The congressman said, “the reality is it is an invasion of our southern border.”

At this point, Hogg leapt from his seat and began shouting at the lawmaker.

“The shooter at my high school: anti-Semitic, anti-Black and racist. The shooter in El Paso described it as an invasion,” Hogg shouted at Rep. Andy Biggs.

“Those guns are coming from the United States of America. They aren’t coming from Mexico,” he continued. “You are reiterating the points of a mass shooter, sir.”

As he was being removed from the room, Hogg shouted, “you are perpetuating violence … stop these things now.”

During the interruption, someone in the room could be heard shouting “go David!”

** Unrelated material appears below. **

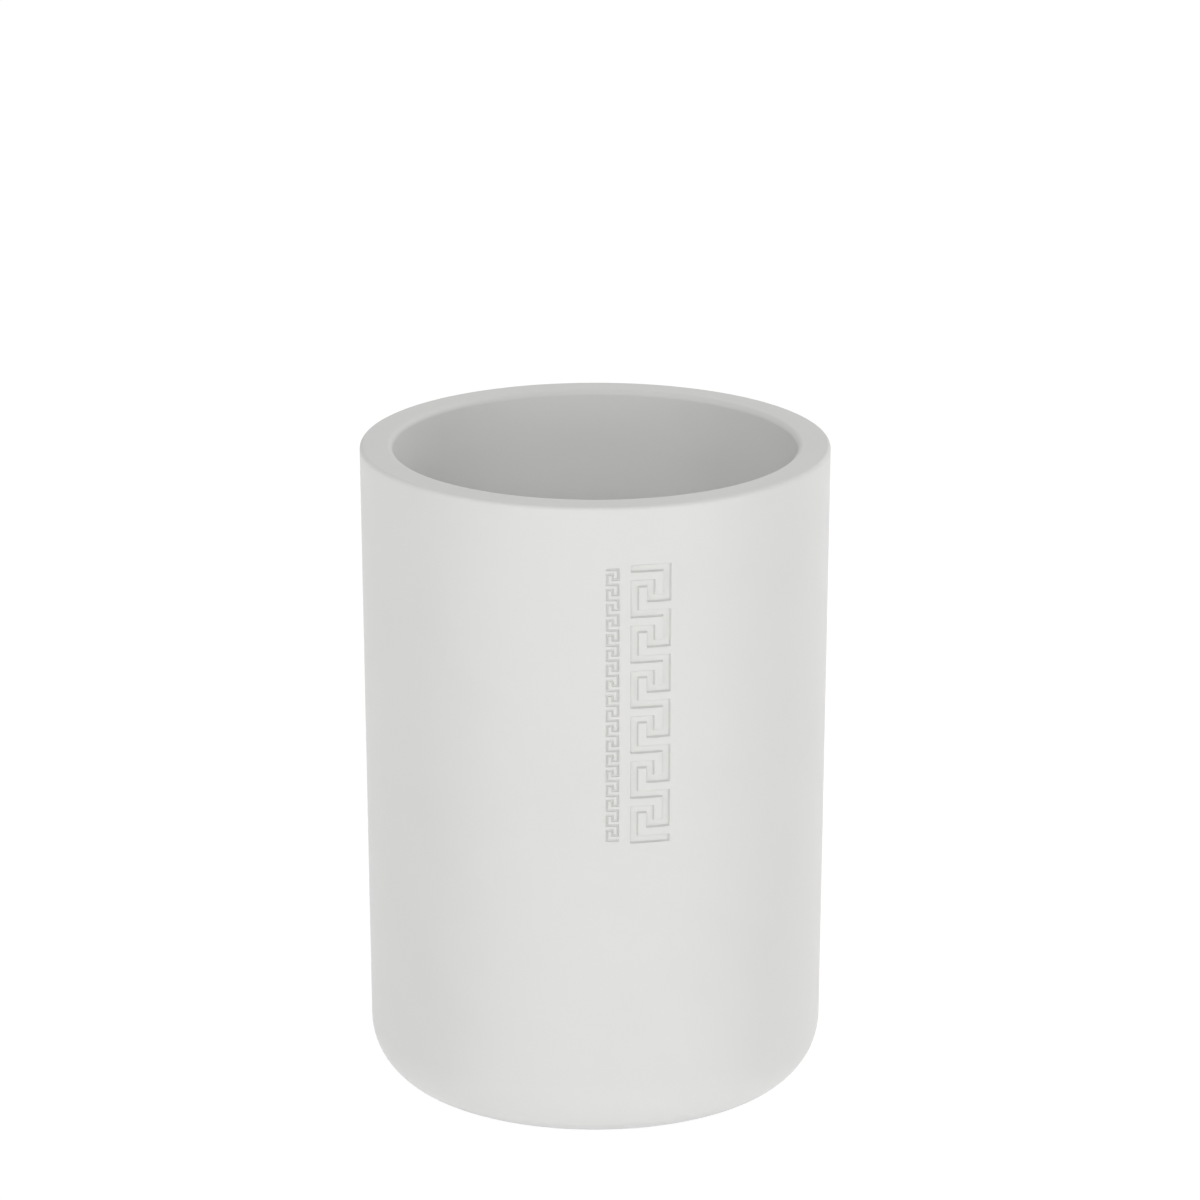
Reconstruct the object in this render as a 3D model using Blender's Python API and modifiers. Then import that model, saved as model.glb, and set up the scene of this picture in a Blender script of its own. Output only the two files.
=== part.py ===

Hogg tweeted out a video of his outburst, writing, “the guns in Parkland, Buffalo, El Paso, didn’t come from Mexico. They came from the US, and the shooters were inspired by racist, anti-black, anti-immigrant manifestos that rhyme with GOP talking points.”

After Hogg was removed from the room, Democrat Rep. Sheila Jackson Lee stated, “I just want to respect the gentleman who could not take it anymore and had to express himself. I acknowledge his pain.”

The bill the committee was debating would ban semi-automatic weapons, sometimes referred to as “assault weapons,” particularly by those who support gun control. The legislation was proposed last year, but did not make it to the Senate.

Nikolas Cruz, the Parkland shooter, has pleaded guilty to 17 counts of murders and 17 counts of attempted murder. The trial is now in the penalty phase and a jury will decide if he is sentenced to the death penalty.